Steak and Ale was founded in 1966 by Brinker, who envisioned it as a more accessible version of an upscale steakhouse. Its restaurants featured rustic, dimly lit dining rooms with stucco walls, wood beams and touches of stained glass. Menu highlights included the herb-roasted prime rib, Hawaiian chicken and an unlimited salad bar—a novel idea at the time.
It peaked at about 280 locations in the 1980s, but by the early 2000s, it was struggling due to competition and changing dining habits. The Great Recession proved deadly for the brand, which filed for Chapter 7 bankruptcy in 2008 and abruptly closed its 58 remaining restaurants.
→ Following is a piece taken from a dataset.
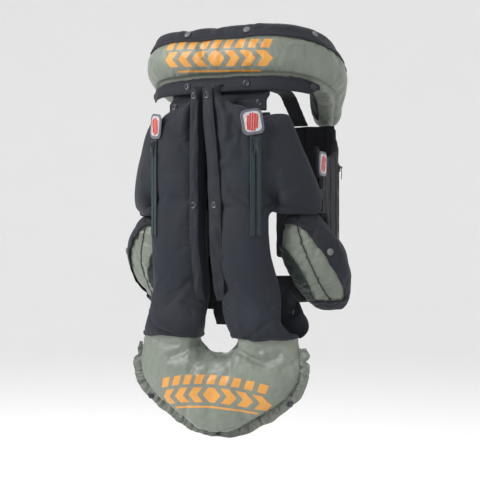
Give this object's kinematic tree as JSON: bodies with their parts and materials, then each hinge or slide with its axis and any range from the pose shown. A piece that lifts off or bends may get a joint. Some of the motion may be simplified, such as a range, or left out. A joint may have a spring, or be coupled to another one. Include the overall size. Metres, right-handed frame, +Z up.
{
  "type": "wearable airbag vest",
  "caption": "Wearable airbag vest in its inflated state: horseshoe neck collar, back lobes, hip bags and tail bag around a harness with buckles, zips and a gas inflator.",
  "frame": {"origin": "centre of the wearer's neck opening at the level where the collar rests on the shoulders", "axes": "+X towards the wearer's right, +Y the way the wearer faces, +Z up the spine"},
  "size_m": [0.4718, 0.3749, 0.7808],
  "materials": {
    "airbag_cloth": "urethane-coated nylon, sage grey-green, slight sheen",
    "airbag_hem": "single-ply coated nylon hem, ruffled",
    "airbag_film": "heat-sealed bladder cloth",
    "cover_cloth": "black woven polyester",
    "stretch_cloth": "black knitted stretch cloth, matt",
    "dark_mesh": "dark green-black spacer mesh",
    "padded_mesh": "black spacer mesh over foam",
    "webbing": "black polyester webbing",
    "zip_tape": "teal-grey coil zip",
    "zip_metal": "dark enamelled zinc",
    "snap_cap_plastic": "dark grey moulded caps",
    "snap_metal": "gunmetal",
    "label_vinyl": "clear vinyl pocket over a plain printed card",
    "buckle_plastic": "black acetal",
    "inflator_metal": "anodised dark grey",
    "steel": "turned steel",
    "key_plastic": "red nylon",
    "cartridge_steel": "grey zinc-plated steel",
    "hose_rubber": "black hose"
  },
  "bodies": {
    "vest": {"collar_bag": "airbag_cloth", "collar_top_flap": "cover_cloth", "collar_bottom_flap": "cover_cloth", "collar_sleeve": "dark_mesh", "yoke": "cover_cloth", "inner_back_panel": "padded_mesh", "lumbar_pad": "padded_mesh", "hem_tab": "cover_cloth", "tail_bag": "airbag_cloth", "tail_hem_flap": "airbag_hem", "waist_belt": "webbing", "inflator_body": "inflator_metal", "firing_spring": "steel", "cartridge_pouch": "cover_cloth", "gas_hose": "hose_rubber", "side_straps": "webbing", "snap_caps": "snap_cap_plastic", "snap_rings": "snap_metal", "label_pockets": "label_vinyl", "buckle_sockets": "buckle_plastic", "ladder_locks": "buckle_plastic", "socket_straps": "webbing", "right_shoulder_strap": "webbing", "right_back_cover": "stretch_cloth", "right_back_bladder": "airbag_film", "right_wing_cover": "stretch_cloth", "right_placket": "cover_cloth", "right_side_flap": "cover_cloth", "right_hip_bag": "airbag_cloth", "right_hip_cover": "cover_cloth", "right_hip_lining": "dark_mesh", "right_front_panel": "stretch_cloth", "right_back_zip": "zip_tape", "right_front_zip": "zip_tape", "left_shoulder_strap": "webbing", "left_back_cover": "stretch_cloth", "left_back_bladder": "airbag_film", "left_wing_cover": "stretch_cloth", "left_placket": "cover_cloth", "left_side_flap": "cover_cloth", "left_hip_bag": "airbag_cloth", "left_hip_cover": "cover_cloth", "left_hip_lining": "dark_mesh", "left_front_panel": "stretch_cloth", "left_back_zip": "zip_tape", "left_front_zip": "zip_tape"},
    "firing_pin": {"firing_pin": "steel"},
    "release_key": {"release_key": "key_plastic"},
    "gas_cartridge": {"gas_cartridge": "cartridge_steel"},
    "right_back_zip_slider": {"right_back_zip_slider": "zip_metal"},
    "right_back_zip_pull": {"right_back_zip_pull": "zip_metal"},
    "right_front_zip_slider": {"right_front_zip_slider": "zip_metal"},
    "right_front_zip_pull": {"right_front_zip_pull": "zip_metal"},
    "left_back_zip_slider": {"left_back_zip_slider": "zip_metal"},
    "left_back_zip_pull": {"left_back_zip_pull": "zip_metal"},
    "left_front_zip_slider": {"left_front_zip_slider": "zip_metal"},
    "left_front_zip_pull": {"left_front_zip_pull": "zip_metal"},
    "chest_buckle_plug": {"chest_buckle_plug": "buckle_plastic"},
    "belly_buckle_plug": {"belly_buckle_plug": "buckle_plastic"},
    "waist_buckle_plug": {"waist_buckle_plug": "buckle_plastic"}
  },
  "joints": [
    {"name": "right_back_zip_slide", "type": "slide", "parent": "vest", "child": "right_back_zip_slider", "axis": [0, 0, -1], "range_m": [0, 0.158]},
    {"name": "right_back_zip_pull_hinge", "type": "hinge", "parent": "right_back_zip_slider", "child": "right_back_zip_pull", "pos_m": [0.10981, -0.17385, -0.121], "axis": [-0.8387, -0.5446, 0], "range_deg": [0, 150]},
    {"name": "right_front_zip_slide", "type": "slide", "parent": "vest", "child": "right_front_zip_slider", "axis": [0, 0, -1], "range_m": [0, 0.144]},
    {"name": "right_front_zip_pull_hinge", "type": "hinge", "parent": "right_front_zip_slider", "child": "right_front_zip_pull", "pos_m": [0.17538, 0.09762, -0.158], "axis": [0.342, -0.9397, 0], "range_deg": [0, 150]},
    {"name": "left_back_zip_slide", "type": "slide", "parent": "vest", "child": "left_back_zip_slider", "axis": [0, 0, -1], "range_m": [0, 0.158]},
    {"name": "left_back_zip_pull_hinge", "type": "hinge", "parent": "left_back_zip_slider", "child": "left_back_zip_pull", "pos_m": [-0.10981, -0.17385, -0.121], "axis": [-0.8387, 0.5446, 0], "range_deg": [0, 150]},
    {"name": "left_front_zip_slide", "type": "slide", "parent": "vest", "child": "left_front_zip_slider", "axis": [0, 0, -1], "range_m": [0, 0.144]},
    {"name": "left_front_zip_pull_hinge", "type": "hinge", "parent": "left_front_zip_slider", "child": "left_front_zip_pull", "pos_m": [-0.17538, 0.09762, -0.158], "axis": [0.342, 0.9397, 0], "range_deg": [0, 150]},
    {"name": "chest_buckle_slide", "type": "slide", "parent": "vest", "child": "chest_buckle_plug", "axis": [1, 0, 0], "range_m": [0, 0.03]},
    {"name": "belly_buckle_slide", "type": "slide", "parent": "vest", "child": "belly_buckle_plug", "axis": [1, 0, 0], "range_m": [0, 0.03]},
    {"name": "waist_buckle_slide", "type": "slide", "parent": "vest", "child": "waist_buckle_plug", "axis": [1, 0, 0], "range_m": [0, 0.03]},
    {"name": "release_key_pull", "type": "slide", "parent": "vest", "child": "release_key", "axis": [0, 1, 0], "range_m": [0, 0.03]},
    {"name": "firing_pin_slide", "type": "slide", "parent": "vest", "child": "firing_pin", "axis": [0, 0, -1], "range_m": [0, 0.006], "deforming": ["firing_spring"]},
    {"name": "cartridge_turn", "type": "hinge", "parent": "vest", "child": "gas_cartridge", "pos_m": [0.124, 0.155, -0.29], "axis": [0, 0, 1], "continuous": true}
  ],
  "couplings": [
    {"joint": "firing_pin_slide", "follows": "release_key_pull", "ratio": 0.2}
  ]
}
Between then and now, Steak and Ale superfans have been loudly calling for a return, using the Facebook page Steak and Ale’s Comeback as their digital soapbox. The group has more than 50,000 members.
They will be pleased to hear that the Burnsville restaurant will serve many Steak and Ale favorites, including the salad bar, Hawaiian chicken and Kensington Club Steak. It will also feature a prime rib carving station, tableside salad service and a selection of beer, wine and cocktails.
“We’re thrilled to finally give the public what they want – frankly, what they’ve been demanding – as demonstrated by the tenacity of loyal Steak and Ale fans both online and virtually everywhere I go,” Mangiamele said in a statement.